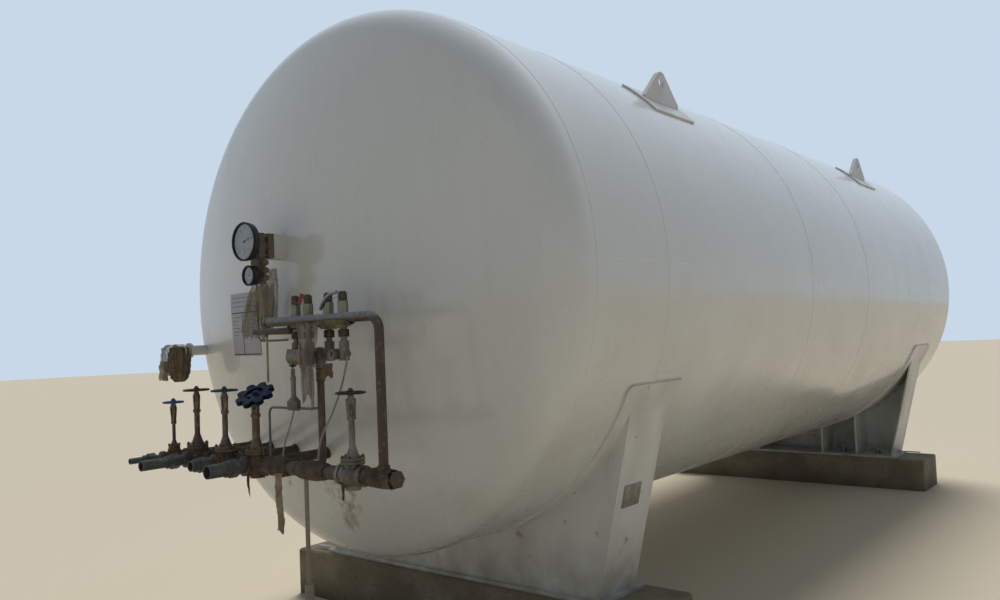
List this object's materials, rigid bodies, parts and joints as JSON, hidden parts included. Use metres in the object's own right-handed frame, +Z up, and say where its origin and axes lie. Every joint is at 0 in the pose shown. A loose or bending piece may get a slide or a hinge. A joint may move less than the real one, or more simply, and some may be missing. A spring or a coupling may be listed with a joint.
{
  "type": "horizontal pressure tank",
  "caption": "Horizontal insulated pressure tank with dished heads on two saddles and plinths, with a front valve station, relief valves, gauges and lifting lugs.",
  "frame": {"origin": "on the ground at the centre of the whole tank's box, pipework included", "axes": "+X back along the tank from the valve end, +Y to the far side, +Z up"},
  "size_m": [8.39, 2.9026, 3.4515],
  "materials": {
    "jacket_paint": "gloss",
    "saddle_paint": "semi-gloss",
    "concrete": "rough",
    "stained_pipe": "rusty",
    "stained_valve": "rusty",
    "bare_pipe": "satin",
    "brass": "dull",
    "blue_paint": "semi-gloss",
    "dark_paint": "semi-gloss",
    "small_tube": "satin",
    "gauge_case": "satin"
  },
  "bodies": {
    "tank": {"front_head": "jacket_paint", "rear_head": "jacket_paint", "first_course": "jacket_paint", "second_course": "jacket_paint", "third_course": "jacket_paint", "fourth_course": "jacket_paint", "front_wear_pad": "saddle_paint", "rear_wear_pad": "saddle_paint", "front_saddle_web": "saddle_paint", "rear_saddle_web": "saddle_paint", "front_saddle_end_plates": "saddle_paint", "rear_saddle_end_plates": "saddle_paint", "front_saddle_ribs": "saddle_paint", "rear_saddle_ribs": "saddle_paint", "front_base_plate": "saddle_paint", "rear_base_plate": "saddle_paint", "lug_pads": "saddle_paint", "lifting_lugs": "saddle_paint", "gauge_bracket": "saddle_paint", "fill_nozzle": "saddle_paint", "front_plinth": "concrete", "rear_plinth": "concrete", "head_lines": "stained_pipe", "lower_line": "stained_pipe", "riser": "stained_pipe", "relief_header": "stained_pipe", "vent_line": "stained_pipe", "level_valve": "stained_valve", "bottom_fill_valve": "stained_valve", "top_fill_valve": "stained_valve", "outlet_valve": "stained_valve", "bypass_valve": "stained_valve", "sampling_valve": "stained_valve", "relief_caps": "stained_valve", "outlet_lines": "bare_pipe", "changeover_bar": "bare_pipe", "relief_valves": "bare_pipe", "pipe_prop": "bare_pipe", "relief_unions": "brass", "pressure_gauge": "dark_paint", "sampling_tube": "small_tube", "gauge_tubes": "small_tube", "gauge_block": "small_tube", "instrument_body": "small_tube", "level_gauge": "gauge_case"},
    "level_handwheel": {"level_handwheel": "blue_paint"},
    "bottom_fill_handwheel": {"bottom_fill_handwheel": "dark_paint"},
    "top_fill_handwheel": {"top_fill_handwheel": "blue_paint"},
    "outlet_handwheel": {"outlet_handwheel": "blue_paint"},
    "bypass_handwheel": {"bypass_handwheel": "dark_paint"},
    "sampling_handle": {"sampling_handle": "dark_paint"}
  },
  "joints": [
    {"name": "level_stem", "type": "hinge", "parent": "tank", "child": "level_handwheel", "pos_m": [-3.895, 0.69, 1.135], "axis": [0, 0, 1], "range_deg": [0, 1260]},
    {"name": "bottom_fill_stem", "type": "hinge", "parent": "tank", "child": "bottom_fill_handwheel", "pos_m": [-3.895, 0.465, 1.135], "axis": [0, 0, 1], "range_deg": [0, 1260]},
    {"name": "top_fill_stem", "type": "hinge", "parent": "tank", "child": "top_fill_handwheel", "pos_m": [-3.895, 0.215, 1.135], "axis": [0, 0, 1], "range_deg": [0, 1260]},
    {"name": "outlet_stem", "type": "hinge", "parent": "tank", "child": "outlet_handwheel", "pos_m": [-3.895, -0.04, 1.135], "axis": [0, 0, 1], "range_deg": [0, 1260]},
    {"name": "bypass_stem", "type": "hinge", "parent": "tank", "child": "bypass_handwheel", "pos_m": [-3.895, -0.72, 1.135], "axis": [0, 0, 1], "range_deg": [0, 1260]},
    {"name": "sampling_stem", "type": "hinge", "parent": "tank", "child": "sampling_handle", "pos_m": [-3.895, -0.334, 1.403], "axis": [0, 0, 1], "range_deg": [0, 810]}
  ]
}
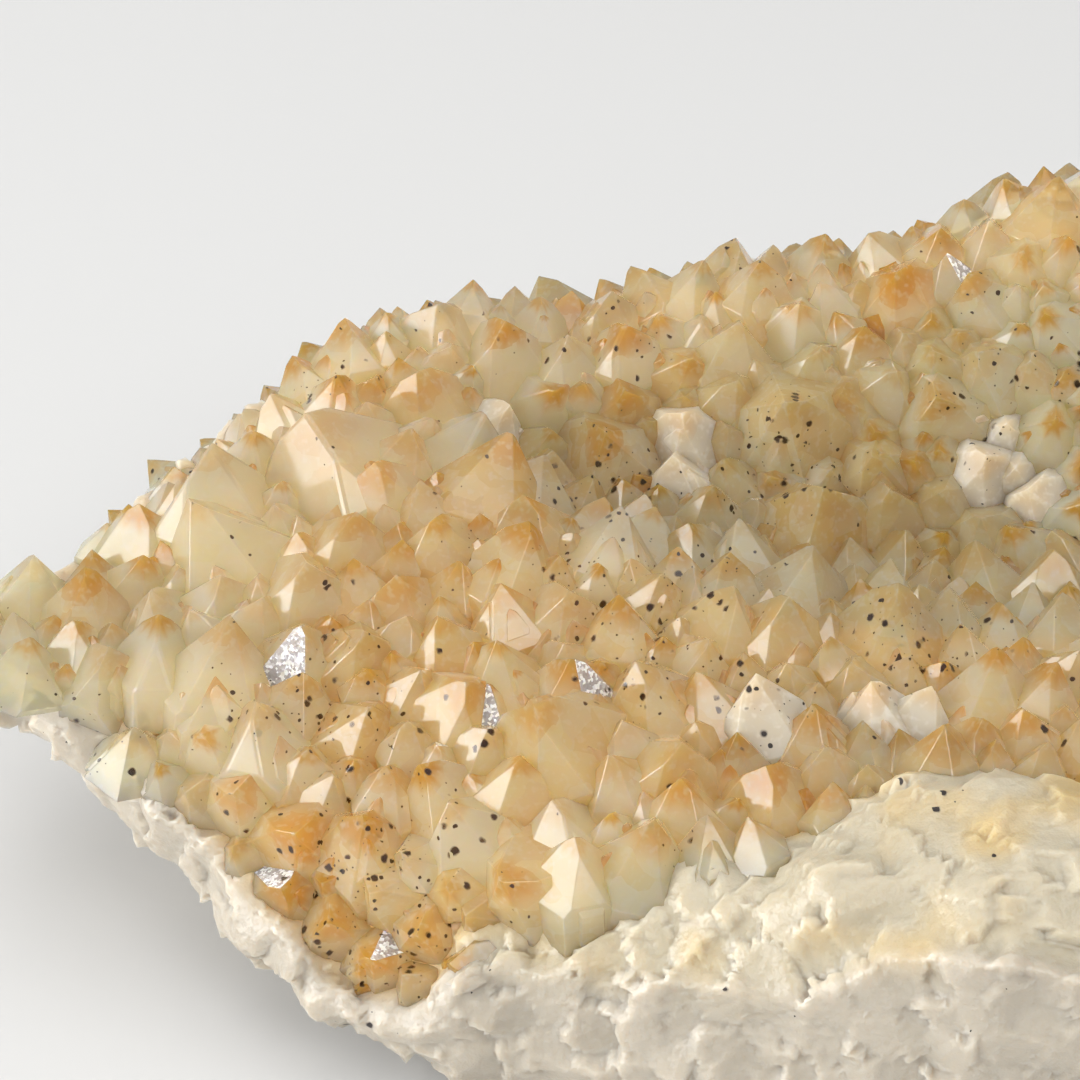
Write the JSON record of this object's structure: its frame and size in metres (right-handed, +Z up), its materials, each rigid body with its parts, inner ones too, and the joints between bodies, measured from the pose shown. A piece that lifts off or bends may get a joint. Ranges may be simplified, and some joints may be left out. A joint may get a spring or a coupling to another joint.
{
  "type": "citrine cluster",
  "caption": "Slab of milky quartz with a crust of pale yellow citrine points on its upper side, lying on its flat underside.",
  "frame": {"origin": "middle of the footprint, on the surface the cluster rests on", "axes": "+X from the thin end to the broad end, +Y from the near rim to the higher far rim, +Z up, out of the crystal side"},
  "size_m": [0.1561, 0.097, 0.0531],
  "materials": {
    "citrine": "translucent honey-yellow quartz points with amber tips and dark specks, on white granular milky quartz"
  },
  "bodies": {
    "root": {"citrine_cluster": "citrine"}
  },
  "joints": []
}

★ ★ ★ ★

[Set problem] Give the records above again, word for word.

[Solved exercise]
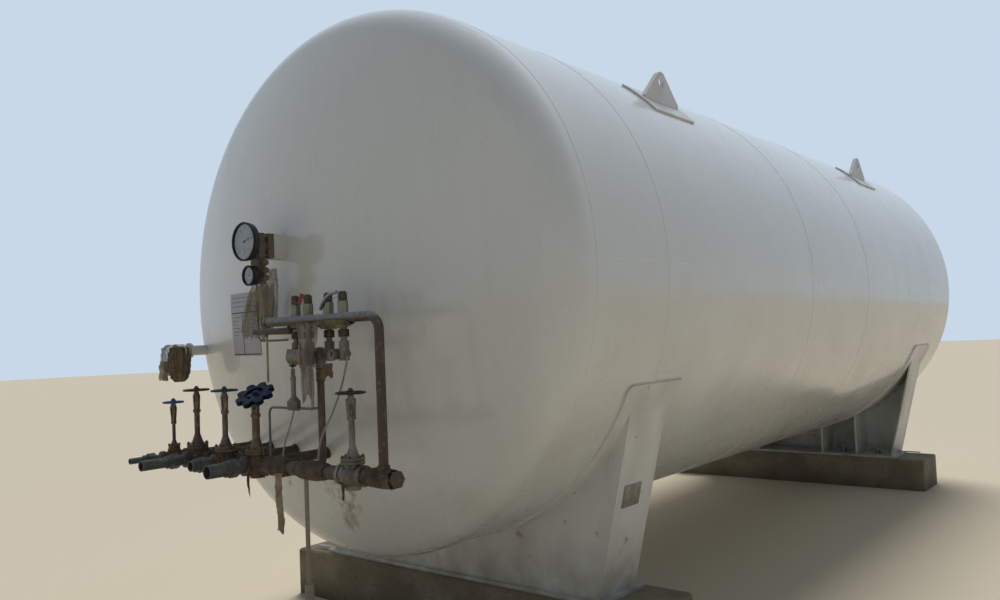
List this object's materials, rigid bodies, parts and joints as JSON, hidden parts included. Use metres in the object's own right-handed frame, +Z up, and say where its origin and axes lie. Every joint is at 0 in the pose shown. A loose or bending piece may get a slide or a hinge. A joint may move less than the real one, or more simply, and some may be missing. A spring or a coupling may be listed with a joint.
{
  "type": "horizontal pressure tank",
  "caption": "Horizontal insulated pressure tank with dished heads on two saddles and plinths, with a front valve station, relief valves, gauges and lifting lugs.",
  "frame": {"origin": "on the ground at the centre of the whole tank's box, pipework included", "axes": "+X back along the tank from the valve end, +Y to the far side, +Z up"},
  "size_m": [8.39, 2.9026, 3.4515],
  "materials": {
    "jacket_paint": "gloss",
    "saddle_paint": "semi-gloss",
    "concrete": "rough",
    "stained_pipe": "rusty",
    "stained_valve": "rusty",
    "bare_pipe": "satin",
    "brass": "dull",
    "blue_paint": "semi-gloss",
    "dark_paint": "semi-gloss",
    "small_tube": "satin",
    "gauge_case": "satin"
  },
  "bodies": {
    "tank": {"front_head": "jacket_paint", "rear_head": "jacket_paint", "first_course": "jacket_paint", "second_course": "jacket_paint", "third_course": "jacket_paint", "fourth_course": "jacket_paint", "front_wear_pad": "saddle_paint", "rear_wear_pad": "saddle_paint", "front_saddle_web": "saddle_paint", "rear_saddle_web": "saddle_paint", "front_saddle_end_plates": "saddle_paint", "rear_saddle_end_plates": "saddle_paint", "front_saddle_ribs": "saddle_paint", "rear_saddle_ribs": "saddle_paint", "front_base_plate": "saddle_paint", "rear_base_plate": "saddle_paint", "lug_pads": "saddle_paint", "lifting_lugs": "saddle_paint", "gauge_bracket": "saddle_paint", "fill_nozzle": "saddle_paint", "front_plinth": "concrete", "rear_plinth": "concrete", "head_lines": "stained_pipe", "lower_line": "stained_pipe", "riser": "stained_pipe", "relief_header": "stained_pipe", "vent_line": "stained_pipe", "level_valve": "stained_valve", "bottom_fill_valve": "stained_valve", "top_fill_valve": "stained_valve", "outlet_valve": "stained_valve", "bypass_valve": "stained_valve", "sampling_valve": "stained_valve", "relief_caps": "stained_valve", "outlet_lines": "bare_pipe", "changeover_bar": "bare_pipe", "relief_valves": "bare_pipe", "pipe_prop": "bare_pipe", "relief_unions": "brass", "pressure_gauge": "dark_paint", "sampling_tube": "small_tube", "gauge_tubes": "small_tube", "gauge_block": "small_tube", "instrument_body": "small_tube", "level_gauge": "gauge_case"},
    "level_handwheel": {"level_handwheel": "blue_paint"},
    "bottom_fill_handwheel": {"bottom_fill_handwheel": "dark_paint"},
    "top_fill_handwheel": {"top_fill_handwheel": "blue_paint"},
    "outlet_handwheel": {"outlet_handwheel": "blue_paint"},
    "bypass_handwheel": {"bypass_handwheel": "dark_paint"},
    "sampling_handle": {"sampling_handle": "dark_paint"}
  },
  "joints": [
    {"name": "level_stem", "type": "hinge", "parent": "tank", "child": "level_handwheel", "pos_m": [-3.895, 0.69, 1.135], "axis": [0, 0, 1], "range_deg": [0, 1260]},
    {"name": "bottom_fill_stem", "type": "hinge", "parent": "tank", "child": "bottom_fill_handwheel", "pos_m": [-3.895, 0.465, 1.135], "axis": [0, 0, 1], "range_deg": [0, 1260]},
    {"name": "top_fill_stem", "type": "hinge", "parent": "tank", "child": "top_fill_handwheel", "pos_m": [-3.895, 0.215, 1.135], "axis": [0, 0, 1], "range_deg": [0, 1260]},
    {"name": "outlet_stem", "type": "hinge", "parent": "tank", "child": "outlet_handwheel", "pos_m": [-3.895, -0.04, 1.135], "axis": [0, 0, 1], "range_deg": [0, 1260]},
    {"name": "bypass_stem", "type": "hinge", "parent": "tank", "child": "bypass_handwheel", "pos_m": [-3.895, -0.72, 1.135], "axis": [0, 0, 1], "range_deg": [0, 1260]},
    {"name": "sampling_stem", "type": "hinge", "parent": "tank", "child": "sampling_handle", "pos_m": [-3.895, -0.334, 1.403], "axis": [0, 0, 1], "range_deg": [0, 810]}
  ]
}
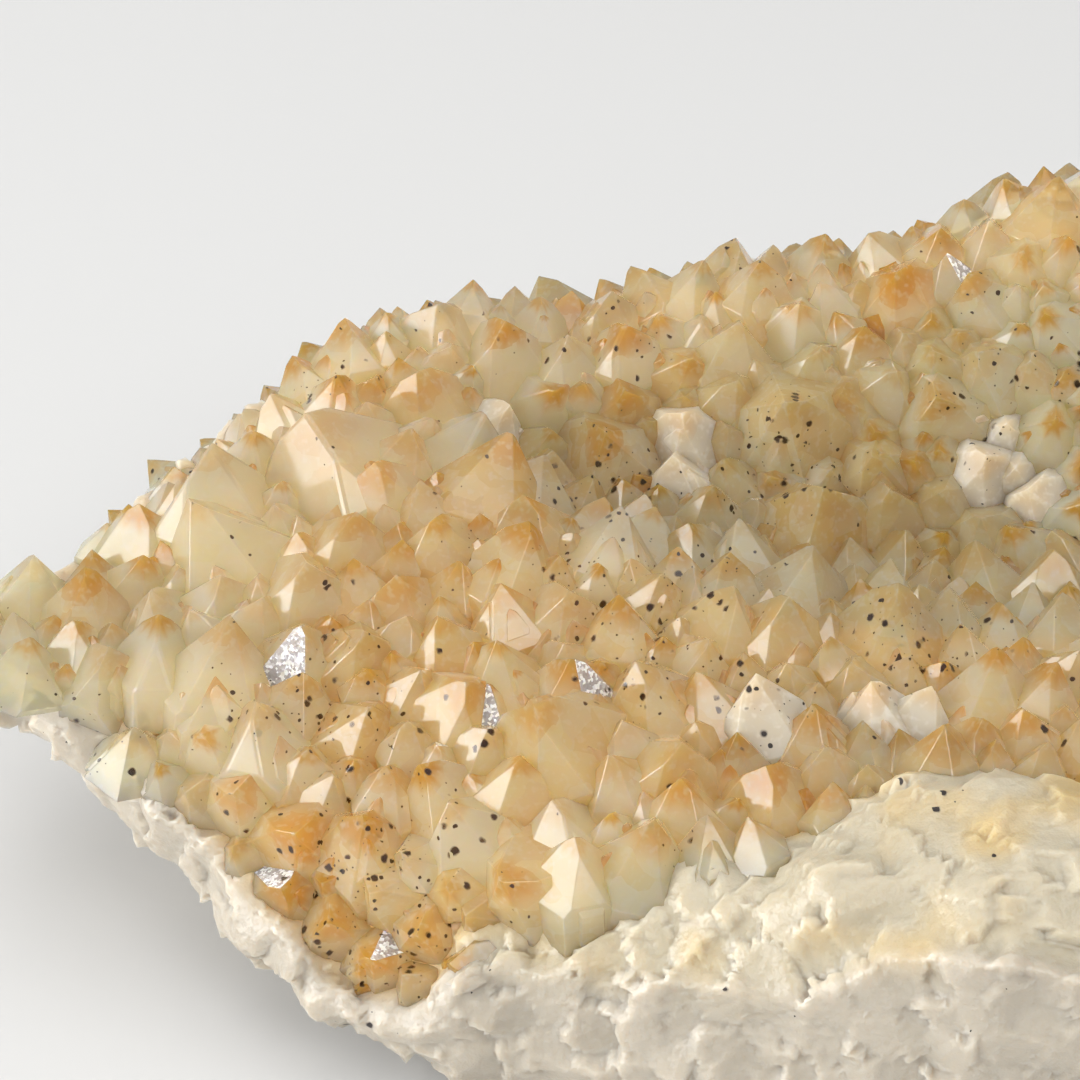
Write the JSON record of this object's structure: its frame and size in metres (right-handed, +Z up), its materials, each rigid body with its parts, inner ones too, and the joints between bodies, measured from the pose shown. A piece that lifts off or bends may get a joint. Ranges may be simplified, and some joints may be left out. A joint may get a spring or a coupling to another joint.
{
  "type": "citrine cluster",
  "caption": "Slab of milky quartz with a crust of pale yellow citrine points on its upper side, lying on its flat underside.",
  "frame": {"origin": "middle of the footprint, on the surface the cluster rests on", "axes": "+X from the thin end to the broad end, +Y from the near rim to the higher far rim, +Z up, out of the crystal side"},
  "size_m": [0.1561, 0.097, 0.0531],
  "materials": {
    "citrine": "translucent honey-yellow quartz points with amber tips and dark specks, on white granular milky quartz"
  },
  "bodies": {
    "root": {"citrine_cluster": "citrine"}
  },
  "joints": []
}